## WHAT IS BEING ASKED
Are you able to quote each entry exactly as written?

[Parts and joints as JSON]
***
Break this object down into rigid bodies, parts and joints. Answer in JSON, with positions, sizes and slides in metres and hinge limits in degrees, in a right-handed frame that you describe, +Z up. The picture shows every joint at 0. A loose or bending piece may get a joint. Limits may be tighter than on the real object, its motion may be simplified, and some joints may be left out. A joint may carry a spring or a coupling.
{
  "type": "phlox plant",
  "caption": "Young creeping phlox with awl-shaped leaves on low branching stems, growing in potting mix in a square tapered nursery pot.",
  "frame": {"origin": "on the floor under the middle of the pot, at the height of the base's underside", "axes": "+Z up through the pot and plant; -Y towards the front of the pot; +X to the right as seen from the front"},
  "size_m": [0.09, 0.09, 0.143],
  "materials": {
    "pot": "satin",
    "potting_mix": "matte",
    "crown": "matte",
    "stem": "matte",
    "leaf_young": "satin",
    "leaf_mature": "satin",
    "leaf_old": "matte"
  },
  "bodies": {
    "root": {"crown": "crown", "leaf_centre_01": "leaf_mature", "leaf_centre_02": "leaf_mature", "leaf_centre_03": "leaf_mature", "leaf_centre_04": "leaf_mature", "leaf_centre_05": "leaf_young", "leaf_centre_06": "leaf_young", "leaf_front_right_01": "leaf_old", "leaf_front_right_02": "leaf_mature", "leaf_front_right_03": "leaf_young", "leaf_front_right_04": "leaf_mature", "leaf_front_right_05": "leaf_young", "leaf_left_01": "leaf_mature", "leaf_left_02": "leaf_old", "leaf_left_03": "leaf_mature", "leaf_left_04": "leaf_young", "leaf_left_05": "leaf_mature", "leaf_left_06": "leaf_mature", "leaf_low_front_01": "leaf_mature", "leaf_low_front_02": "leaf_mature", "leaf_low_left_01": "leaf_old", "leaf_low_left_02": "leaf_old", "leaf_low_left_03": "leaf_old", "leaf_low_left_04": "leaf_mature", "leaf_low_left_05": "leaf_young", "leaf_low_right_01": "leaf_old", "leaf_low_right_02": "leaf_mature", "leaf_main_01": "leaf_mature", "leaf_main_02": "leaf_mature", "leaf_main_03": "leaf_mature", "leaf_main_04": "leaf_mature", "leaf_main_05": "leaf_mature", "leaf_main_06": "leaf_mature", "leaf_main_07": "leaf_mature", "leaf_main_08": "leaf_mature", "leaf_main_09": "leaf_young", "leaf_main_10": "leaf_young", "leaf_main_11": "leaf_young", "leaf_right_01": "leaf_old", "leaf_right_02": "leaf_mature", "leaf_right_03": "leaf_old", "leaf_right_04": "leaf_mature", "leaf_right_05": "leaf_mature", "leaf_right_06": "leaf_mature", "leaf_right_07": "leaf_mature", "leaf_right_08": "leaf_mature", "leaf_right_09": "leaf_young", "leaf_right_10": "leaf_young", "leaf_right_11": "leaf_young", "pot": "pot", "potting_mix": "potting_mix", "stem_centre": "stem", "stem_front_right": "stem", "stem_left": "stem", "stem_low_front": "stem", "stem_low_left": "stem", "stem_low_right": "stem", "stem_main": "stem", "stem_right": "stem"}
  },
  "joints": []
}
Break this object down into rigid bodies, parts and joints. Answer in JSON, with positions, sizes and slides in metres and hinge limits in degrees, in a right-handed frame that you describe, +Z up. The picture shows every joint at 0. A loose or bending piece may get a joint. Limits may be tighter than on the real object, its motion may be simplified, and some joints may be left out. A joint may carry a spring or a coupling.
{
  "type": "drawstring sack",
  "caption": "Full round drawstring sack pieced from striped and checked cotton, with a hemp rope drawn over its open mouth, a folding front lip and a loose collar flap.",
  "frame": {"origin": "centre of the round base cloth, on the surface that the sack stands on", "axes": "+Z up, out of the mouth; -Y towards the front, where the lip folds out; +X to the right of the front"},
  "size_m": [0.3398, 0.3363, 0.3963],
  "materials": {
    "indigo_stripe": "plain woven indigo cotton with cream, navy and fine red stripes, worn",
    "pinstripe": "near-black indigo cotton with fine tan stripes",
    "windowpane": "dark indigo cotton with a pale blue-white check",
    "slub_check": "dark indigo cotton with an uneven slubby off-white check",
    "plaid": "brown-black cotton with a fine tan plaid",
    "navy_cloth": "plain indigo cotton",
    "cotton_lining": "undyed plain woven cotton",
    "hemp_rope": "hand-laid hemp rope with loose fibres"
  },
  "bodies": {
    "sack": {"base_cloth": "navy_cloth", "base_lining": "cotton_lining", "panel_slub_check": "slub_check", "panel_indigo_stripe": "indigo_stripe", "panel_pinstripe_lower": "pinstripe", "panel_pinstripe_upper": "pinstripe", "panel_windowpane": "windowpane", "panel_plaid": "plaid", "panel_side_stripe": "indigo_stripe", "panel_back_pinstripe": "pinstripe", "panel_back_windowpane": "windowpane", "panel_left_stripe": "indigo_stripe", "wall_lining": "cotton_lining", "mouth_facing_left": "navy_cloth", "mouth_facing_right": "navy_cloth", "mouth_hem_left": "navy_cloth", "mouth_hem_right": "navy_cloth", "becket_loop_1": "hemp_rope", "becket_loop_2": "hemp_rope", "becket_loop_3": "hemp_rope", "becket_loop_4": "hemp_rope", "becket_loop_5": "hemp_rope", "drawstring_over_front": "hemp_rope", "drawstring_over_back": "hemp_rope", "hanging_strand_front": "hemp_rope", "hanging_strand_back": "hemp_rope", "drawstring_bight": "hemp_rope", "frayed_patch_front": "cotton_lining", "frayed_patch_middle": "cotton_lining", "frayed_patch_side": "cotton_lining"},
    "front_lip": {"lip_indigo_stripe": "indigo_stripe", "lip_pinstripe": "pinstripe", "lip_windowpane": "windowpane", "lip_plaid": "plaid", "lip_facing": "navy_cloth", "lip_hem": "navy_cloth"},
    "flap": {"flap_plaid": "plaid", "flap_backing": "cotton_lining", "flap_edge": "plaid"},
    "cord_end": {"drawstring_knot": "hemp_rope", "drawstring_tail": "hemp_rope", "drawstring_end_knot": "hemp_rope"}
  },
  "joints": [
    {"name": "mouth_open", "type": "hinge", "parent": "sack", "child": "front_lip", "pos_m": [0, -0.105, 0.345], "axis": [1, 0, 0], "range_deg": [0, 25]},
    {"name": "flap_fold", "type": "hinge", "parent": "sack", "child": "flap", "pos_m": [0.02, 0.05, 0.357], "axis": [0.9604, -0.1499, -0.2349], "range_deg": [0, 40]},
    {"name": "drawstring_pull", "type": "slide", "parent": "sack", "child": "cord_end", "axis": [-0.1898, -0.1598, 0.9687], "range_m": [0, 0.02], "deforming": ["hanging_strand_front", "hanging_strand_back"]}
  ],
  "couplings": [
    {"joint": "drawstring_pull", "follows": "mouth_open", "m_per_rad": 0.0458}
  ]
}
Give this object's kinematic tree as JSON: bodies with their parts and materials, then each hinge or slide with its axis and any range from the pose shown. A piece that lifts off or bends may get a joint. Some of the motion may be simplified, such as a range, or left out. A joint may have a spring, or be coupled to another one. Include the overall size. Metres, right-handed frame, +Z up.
***
## TASK RESPONSE
Break this object down into rigid bodies, parts and joints. Answer in JSON, with positions, sizes and slides in metres and hinge limits in degrees, in a right-handed frame that you describe, +Z up. The picture shows every joint at 0. A loose or bending piece may get a joint. Limits may be tighter than on the real object, its motion may be simplified, and some joints may be left out. A joint may carry a spring or a coupling.
{
  "type": "phlox plant",
  "caption": "Young creeping phlox with awl-shaped leaves on low branching stems, growing in potting mix in a square tapered nursery pot.",
  "frame": {"origin": "on the floor under the middle of the pot, at the height of the base's underside", "axes": "+Z up through the pot and plant; -Y towards the front of the pot; +X to the right as seen from the front"},
  "size_m": [0.09, 0.09, 0.143],
  "materials": {
    "pot": "satin",
    "potting_mix": "matte",
    "crown": "matte",
    "stem": "matte",
    "leaf_young": "satin",
    "leaf_mature": "satin",
    "leaf_old": "matte"
  },
  "bodies": {
    "root": {"crown": "crown", "leaf_centre_01": "leaf_mature", "leaf_centre_02": "leaf_mature", "leaf_centre_03": "leaf_mature", "leaf_centre_04": "leaf_mature", "leaf_centre_05": "leaf_young", "leaf_centre_06": "leaf_young", "leaf_front_right_01": "leaf_old", "leaf_front_right_02": "leaf_mature", "leaf_front_right_03": "leaf_young", "leaf_front_right_04": "leaf_mature", "leaf_front_right_05": "leaf_young", "leaf_left_01": "leaf_mature", "leaf_left_02": "leaf_old", "leaf_left_03": "leaf_mature", "leaf_left_04": "leaf_young", "leaf_left_05": "leaf_mature", "leaf_left_06": "leaf_mature", "leaf_low_front_01": "leaf_mature", "leaf_low_front_02": "leaf_mature", "leaf_low_left_01": "leaf_old", "leaf_low_left_02": "leaf_old", "leaf_low_left_03": "leaf_old", "leaf_low_left_04": "leaf_mature", "leaf_low_left_05": "leaf_young", "leaf_low_right_01": "leaf_old", "leaf_low_right_02": "leaf_mature", "leaf_main_01": "leaf_mature", "leaf_main_02": "leaf_mature", "leaf_main_03": "leaf_mature", "leaf_main_04": "leaf_mature", "leaf_main_05": "leaf_mature", "leaf_main_06": "leaf_mature", "leaf_main_07": "leaf_mature", "leaf_main_08": "leaf_mature", "leaf_main_09": "leaf_young", "leaf_main_10": "leaf_young", "leaf_main_11": "leaf_young", "leaf_right_01": "leaf_old", "leaf_right_02": "leaf_mature", "leaf_right_03": "leaf_old", "leaf_right_04": "leaf_mature", "leaf_right_05": "leaf_mature", "leaf_right_06": "leaf_mature", "leaf_right_07": "leaf_mature", "leaf_right_08": "leaf_mature", "leaf_right_09": "leaf_young", "leaf_right_10": "leaf_young", "leaf_right_11": "leaf_young", "pot": "pot", "potting_mix": "potting_mix", "stem_centre": "stem", "stem_front_right": "stem", "stem_left": "stem", "stem_low_front": "stem", "stem_low_left": "stem", "stem_low_right": "stem", "stem_main": "stem", "stem_right": "stem"}
  },
  "joints": []
}
Break this object down into rigid bodies, parts and joints. Answer in JSON, with positions, sizes and slides in metres and hinge limits in degrees, in a right-handed frame that you describe, +Z up. The picture shows every joint at 0. A loose or bending piece may get a joint. Limits may be tighter than on the real object, its motion may be simplified, and some joints may be left out. A joint may carry a spring or a coupling.
{
  "type": "drawstring sack",
  "caption": "Full round drawstring sack pieced from striped and checked cotton, with a hemp rope drawn over its open mouth, a folding front lip and a loose collar flap.",
  "frame": {"origin": "centre of the round base cloth, on the surface that the sack stands on", "axes": "+Z up, out of the mouth; -Y towards the front, where the lip folds out; +X to the right of the front"},
  "size_m": [0.3398, 0.3363, 0.3963],
  "materials": {
    "indigo_stripe": "plain woven indigo cotton with cream, navy and fine red stripes, worn",
    "pinstripe": "near-black indigo cotton with fine tan stripes",
    "windowpane": "dark indigo cotton with a pale blue-white check",
    "slub_check": "dark indigo cotton with an uneven slubby off-white check",
    "plaid": "brown-black cotton with a fine tan plaid",
    "navy_cloth": "plain indigo cotton",
    "cotton_lining": "undyed plain woven cotton",
    "hemp_rope": "hand-laid hemp rope with loose fibres"
  },
  "bodies": {
    "sack": {"base_cloth": "navy_cloth", "base_lining": "cotton_lining", "panel_slub_check": "slub_check", "panel_indigo_stripe": "indigo_stripe", "panel_pinstripe_lower": "pinstripe", "panel_pinstripe_upper": "pinstripe", "panel_windowpane": "windowpane", "panel_plaid": "plaid", "panel_side_stripe": "indigo_stripe", "panel_back_pinstripe": "pinstripe", "panel_back_windowpane": "windowpane", "panel_left_stripe": "indigo_stripe", "wall_lining": "cotton_lining", "mouth_facing_left": "navy_cloth", "mouth_facing_right": "navy_cloth", "mouth_hem_left": "navy_cloth", "mouth_hem_right": "navy_cloth", "becket_loop_1": "hemp_rope", "becket_loop_2": "hemp_rope", "becket_loop_3": "hemp_rope", "becket_loop_4": "hemp_rope", "becket_loop_5": "hemp_rope", "drawstring_over_front": "hemp_rope", "drawstring_over_back": "hemp_rope", "hanging_strand_front": "hemp_rope", "hanging_strand_back": "hemp_rope", "drawstring_bight": "hemp_rope", "frayed_patch_front": "cotton_lining", "frayed_patch_middle": "cotton_lining", "frayed_patch_side": "cotton_lining"},
    "front_lip": {"lip_indigo_stripe": "indigo_stripe", "lip_pinstripe": "pinstripe", "lip_windowpane": "windowpane", "lip_plaid": "plaid", "lip_facing": "navy_cloth", "lip_hem": "navy_cloth"},
    "flap": {"flap_plaid": "plaid", "flap_backing": "cotton_lining", "flap_edge": "plaid"},
    "cord_end": {"drawstring_knot": "hemp_rope", "drawstring_tail": "hemp_rope", "drawstring_end_knot": "hemp_rope"}
  },
  "joints": [
    {"name": "mouth_open", "type": "hinge", "parent": "sack", "child": "front_lip", "pos_m": [0, -0.105, 0.345], "axis": [1, 0, 0], "range_deg": [0, 25]},
    {"name": "flap_fold", "type": "hinge", "parent": "sack", "child": "flap", "pos_m": [0.02, 0.05, 0.357], "axis": [0.9604, -0.1499, -0.2349], "range_deg": [0, 40]},
    {"name": "drawstring_pull", "type": "slide", "parent": "sack", "child": "cord_end", "axis": [-0.1898, -0.1598, 0.9687], "range_m": [0, 0.02], "deforming": ["hanging_strand_front", "hanging_strand_back"]}
  ],
  "couplings": [
    {"joint": "drawstring_pull", "follows": "mouth_open", "m_per_rad": 0.0458}
  ]
}
Give this object's kinematic tree as JSON: bodies with their parts and materials, then each hinge or slide with its axis and any range from the pose shown. A piece that lifts off or bends may get a joint. Some of the motion may be simplified, such as a range, or left out. A joint may have a spring, or be coupled to another one. Include the overall size. Metres, right-handed frame, +Z up.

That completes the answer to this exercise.